Maybe that's unfair to cats and dogs, since in many homes they manage to peacefully coexist under the same roof. With these two, that doesn't seem likely to happen any time soon.

According to a lawsuit filed last week in Delaware County Court, David would suffer irreparable harm if Goliath and the Federal Aviation Administration are allowed to proceed with their "Capacity Enhancement Program."

That's government-speak for the long effort to try to cut down on flight delays caused by the airport's congested layout.

It's unclear whether this stone from David's slingshot will slay the giant (by the way, the David-vs.-Goliath cliche I picked up from the joint county-township news release on the suit), but it could slow down the expansion plan.

The suit asks the court to make Philadelphia seek the consent of Tinicum and the county before it buys any land for expansion.

If I lived in Tinicum, I would probably be cheering on the township and county. To "enhance capacity" at the airport, another runway would be needed along the Delaware River and other physical changes would be made to the current layout.

The big UPS package-sorting facility would have to be moved to a new location in the township. About 72 homes and 82 businesses would have to be relocated, reducing borough, county, and Interboro School District tax revenue and requiring it to be made up elsewhere.

The township and the county also said they believed that about 80 acres of wetlands along the river would be harmed by a new runway.

Delaware County already is in a separate fight with the FAA, trying to stop its airspace redesign program that has over the last 18 months changed aircraft takeoff paths so that more planes are flying over populated areas.

Needless to say, the county doesn't like much of anything about the FAA's conclusions in its environmental-impact statements, which say that airspace redesign or airport expansion will have only minimal effects on surrounding areas.

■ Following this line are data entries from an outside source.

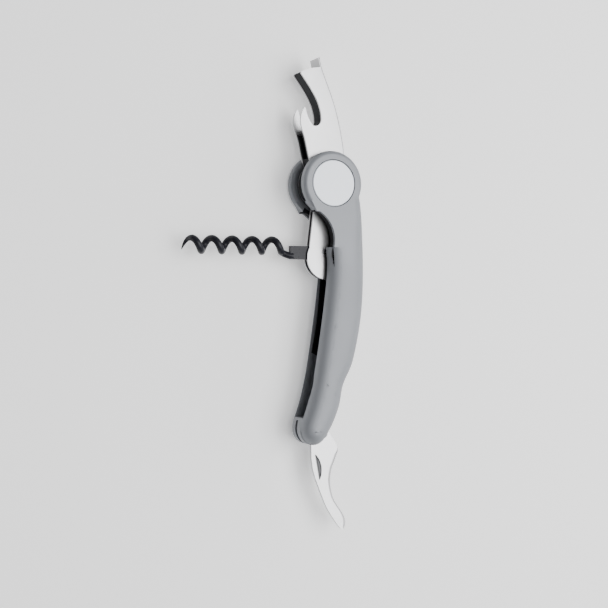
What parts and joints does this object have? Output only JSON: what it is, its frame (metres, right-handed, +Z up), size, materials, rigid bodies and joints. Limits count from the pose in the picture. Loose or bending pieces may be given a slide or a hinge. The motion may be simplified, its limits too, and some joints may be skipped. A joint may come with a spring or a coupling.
{
  "type": "lever corkscrew",
  "caption": "Waiter's lever corkscrew: curved grip, hinged forked rim lever with cap lifter, fold-out wire worm and a serrated foil knife.",
  "frame": {"origin": "centre of the lower pivot cap's outer face, on the lever's hinge axis, at the height of the table the tool lies on", "axes": "+Z up, along all hinge axes; +X from the lever's pivot towards the knife; +Y towards the handle's back, so the worm points to -Y"},
  "size_m": [0.2092, 0.0832, 0.019],
  "materials": {
    "handle_silver": "satin silver-grey paint over cast metal",
    "frame_black": "black glass-filled nylon",
    "brushed_steel": "stainless sheet, finely brushed",
    "plain_steel": "plain turned steel, hidden",
    "polished_steel": "flush rivet, ground",
    "spring_steel": "tempered strip, hidden",
    "cap_aluminium": "pale satin anodised disc",
    "nylon_washer": "plain nylon, hidden",
    "bush_brass": "plain turned brass, hidden",
    "coated_black": "glossy non-stick black coating on steel wire",
    "blade_steel": "fine satin blade steel"
  },
  "bodies": {
    "handle": {"upper_shell": "handle_silver", "lower_shell": "handle_silver", "upper_frame": "frame_black", "lower_frame": "frame_black", "upper_bracket_plate": "brushed_steel", "lower_bracket_plate": "brushed_steel", "bracket_spacers": "plain_steel", "bracket_pins": "plain_steel", "worm_rivet": "polished_steel", "worm_spring": "spring_steel", "lever_spring": "spring_steel", "pivot_barrel": "plain_steel", "pivot_screw": "plain_steel", "upper_pivot_cap": "cap_aluminium", "lower_pivot_cap": "cap_aluminium", "upper_pivot_washer": "nylon_washer", "lower_pivot_washer": "nylon_washer", "knife_pivot_pin": "plain_steel", "knife_stop_pin": "plain_steel", "upper_knife_washer": "bush_brass", "lower_knife_washer": "bush_brass", "shell_dowels": "plain_steel"},
    "lever": {"lever_channel": "brushed_steel", "lever_liner": "frame_black", "lever_bush": "bush_brass"},
    "worm_arm": {"worm": "coated_black", "worm_bush": "bush_brass"},
    "knife": {"knife_blade": "blade_steel"}
  },
  "joints": [
    {"name": "lever_hinge", "type": "hinge", "parent": "handle", "child": "lever", "pos_m": [0, 0, 0.0095], "axis": [0, 0, 1], "range_deg": [0, 100]},
    {"name": "worm_hinge", "type": "hinge", "parent": "handle", "child": "worm_arm", "pos_m": [0.0299, -0.00057, 0.0095], "axis": [0, 0, 1], "range_deg": [0, 86]},
    {"name": "knife_hinge", "type": "hinge", "parent": "handle", "child": "knife", "pos_m": [0.1095, -0.0035, 0.0095], "axis": [0, 0, 1], "range_deg": [0, 144]}
  ]
}
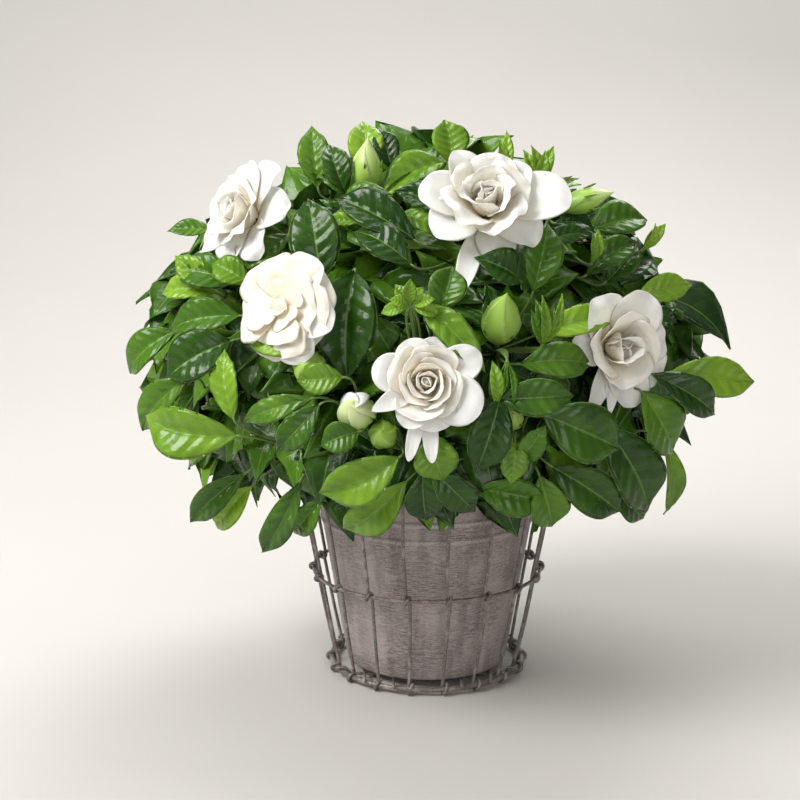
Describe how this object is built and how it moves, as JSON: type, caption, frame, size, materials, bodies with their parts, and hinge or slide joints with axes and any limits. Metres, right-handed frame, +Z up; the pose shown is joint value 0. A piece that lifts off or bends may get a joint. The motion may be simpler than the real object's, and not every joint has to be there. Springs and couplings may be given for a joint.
{
  "type": "potted gardenia",
  "caption": "Flowering gardenia shrub with white double blooms, buds and glossy leaves, growing in a tapered pot that stands in a round wire basket.",
  "frame": {"origin": "centre of the base, on the surface that the basket stands on", "axes": "+Z up, -Y towards the front, +X to the right seen from the front"},
  "size_m": [0.449, 0.3805, 0.398],
  "materials": {
    "pot_grey": "matte grey-brown clay, finely combed round the wall",
    "aged_wire": "dark aged steel wire with pale rubbed patches",
    "soil": "damp crumbly potting soil",
    "bark": "thin grey-brown bark",
    "leaf_green": "glossy, waxy, deeply veined",
    "petal_white": "soft satin petal",
    "bud_green": "smooth, slightly waxy bud"
  },
  "bodies": {
    "root": {"bottom_ring": "aged_wire", "floor_grid": "aged_wire", "flower_front": "petal_white", "flower_left": "petal_white", "flower_right": "petal_white", "flower_top": "petal_white", "flower_top_left": "petal_white", "green_bud": "bud_green", "leaf_spray_01": "leaf_green", "leaf_spray_02": "leaf_green", "leaf_spray_03": "leaf_green", "leaf_spray_04": "leaf_green", "leaf_spray_05": "leaf_green", "leaf_spray_06": "leaf_green", "leaf_spray_07": "leaf_green", "leaf_spray_08": "leaf_green", "leaf_spray_09": "leaf_green", "leaf_spray_10": "leaf_green", "leaf_spray_11": "leaf_green", "leaf_spray_12": "leaf_green", "leaf_spray_13": "leaf_green", "leaf_spray_14": "leaf_green", "leaf_spray_15": "leaf_green", "leaf_spray_16": "leaf_green", "leaf_spray_17": "leaf_green", "leaf_spray_18": "leaf_green", "leaf_spray_19": "leaf_green", "leaf_spray_20": "leaf_green", "leaf_spray_21": "leaf_green", "leaf_spray_22": "leaf_green", "leaf_spray_23": "leaf_green", "mid_ring": "aged_wire", "opening_bud": "bud_green", "pot": "pot_grey", "potting_soil": "soil", "right_bud": "bud_green", "round_bud": "bud_green", "side_bud": "bud_green", "small_bud": "bud_green", "tall_bud": "bud_green", "top_ring": "aged_wire", "upright_01": "aged_wire", "upright_02": "aged_wire", "upright_03": "aged_wire", "upright_04": "aged_wire", "upright_05": "aged_wire", "upright_06": "aged_wire", "upright_07": "aged_wire", "upright_08": "aged_wire", "upright_09": "aged_wire", "upright_10": "aged_wire", "upright_11": "aged_wire", "upright_12": "aged_wire", "upright_13": "aged_wire", "upright_14": "aged_wire", "upright_15": "aged_wire", "upright_16": "aged_wire", "upright_17": "aged_wire", "upright_18": "aged_wire", "woody_stems": "bark"}
  },
  "joints": []
}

But try looking at this issue from the city's point of view. The airport, bearing the city's name, suffers from a poor reputation for on-time airline service. In 2005, it had the worst record in the country among the 31 major airports tracked by the U.S. Bureau of Transportation Statistics.

Despite significant improvement in on-time performance more recently, city leaders say that reputation has hurt Philadelphia's effort to attract visitors and to persuade businesses to locate here. It's embarrassing when the media (many times that's me) keep harping on it.

As air traffic grows, congestion and delays are expected to grow even more. That's why the city and the FAA have spent a decade exploring every way to improve the situation.

The suburbs and the city agree that the airport is one of the region's greatest economic engines, one that requires cooperation to fulfill its potential.

The suburbs, though, continue to use an unrealistic argument against the runway-building plans: Expand the meaning of the "region" by working to move air traffic away from Philadelphia and to smaller airports in Atlantic City, the Lehigh Valley, and Northeast Philadelphia.

But, as the FAA said in its environmental-impact statement on the Capacity Enhancement Program, "Airlines and air passengers decide on which airports to use based on market forces, and these decisions cannot be regulated by FAA or other government agencies."

In other words, encouraging travelers to use the smaller airports and seeking more service is well and good, but in a deregulated industry, airlines will concentrate their service at Philadelphia if that's what their customers want.

Perhaps the most important aspect of the lawsuit against the city is contained in what Michael Messina, president of the Tinicum Township Commissioners, said in the news release: Talk to us and show some respect.

"By asking for this declaratory judgment action, we are saying that Philadelphia must negotiate with the officials of Tinicum and Delaware County, and consider the residents they represent when they propose expanding the airport in our township," Messina said. "The FAA and the city can no longer run roughshod over Tinicum when it comes to airport operations that have a negative impact on our residents."

This legal stone hurled at Goliath is unlikely to have the same result David did in the Bible. But to paraphrase another biblical passage, perhaps some day the lion and the lamb shall lie down together.